百貨店積立の制限はもちろんある
素晴らしいことばかり見える友の会ですが、やはり注意事項もいくつかあります。最大の注意点は、その積立額(とボーナス額)はそのデパートで使わなければならないということです。百貨店の全国共通商品券とは違いますので、他のデパートで使うわけにはいきません(同じデパートの支店であれば使える)。
これはつまり、「使うアテがないのに積立をするとムダなお金を使うことになる」ということです。どんな高利回りもムダづかいで消費しては意味がありません。
もちろん、破綻リスクについても考えておくべきです。銀行の預貯金のようなペイオフ(少なくとも1000万円の元本は守られる)のしくみはありません(いくら戻るかは破綻時の状況による。割賦販売法により半額は戻る可能性が高い)。
デパートを信頼するのはほどほどにして、最悪のケースがあっても割り切れる積立額にするべきでしょう。つまり、定期預金をするような感覚で毎月5~10万円積み立てるようなやり方はオススメできない、ということです(そもそもそんな金額はデパートで使い切れないでしょうが)。
本来買わなくてもいいものを買うのならどんな高利回りも無意味であることに要注意
また、この手の積立の危険なところは、「せっかく積み立てたのだから何か買おう」とか「せっかく積み立てたのだからどこか旅行へ行こう(旅行代理店も同様の積立を行っている)」と考えるようになることです。これは要注意です。仮に、「毎月5000円くらいは飲食し、年間7万円くらい服を買う」ということが明らかになっているのであれば、年間利用額13万円に対して毎月1万円の積立は価値があることになります。実質12万円で13万円の買い物ができているからです。
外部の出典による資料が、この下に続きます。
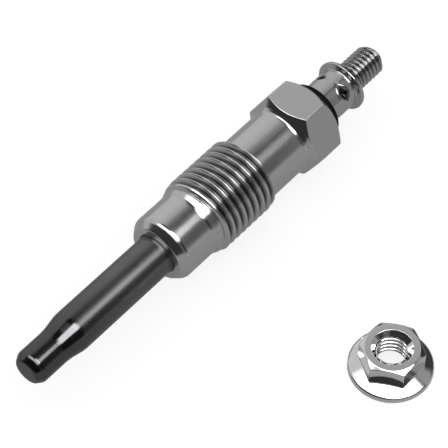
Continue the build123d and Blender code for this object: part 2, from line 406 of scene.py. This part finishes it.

しかし、積み立てがなければそもそもデパートで高級品を13万円買わない人が、積立を理由に無理をして買うのでは本末転倒です。
デパートではなく地元のスーパーやネットショップで買えば割安で買えるものを「13万円使い切れないので何か買い物しないとしょうがない」とデパートで買うようなこともありがちで、これもまったく意味がありません。
節約を考えている人も同様です。どんなに高利回りであってもデパートでの利用しかできない買い物(普通は高級品ですよね)のため、積立を無理に行う必要はないはずです。
安易に「高利回りの定期預金のような感じ?」と思うのはNGです。友の会方式の百貨店の積立を無理なく上手に使いこなすためには、かなり意識的に行うことが必要なのです。
せっかくの高利回りはありがたい話ですが、これは慈善事業ではありません。それだけのプレミアムをつけてもデパートにとってはそれ以上の儲けになるから友の会は成立しているわけです。そこは忘れないことが大切です。
(もう少し追記すれば、実際に使うお金は1年前から先払いしたお金であり、実際に使う時点までさらに時間がかかることを考えれば、デパート等にとってはキャッシュを先に得て事業資金とできる大きなメリットがあります。ある意味、デパートにお金を貸しているわけですから高利回りはある意味当然の対価なのです)
少なくとも「自分は1万円のプレミアムを自分のメリットとできるか」と疑ってかかり、本当に活用できるかじっくり検討してみましょう。
くれぐれも、「高利回りと思ったら、ムダづかい誘発装置になった」としないようにしたいものです。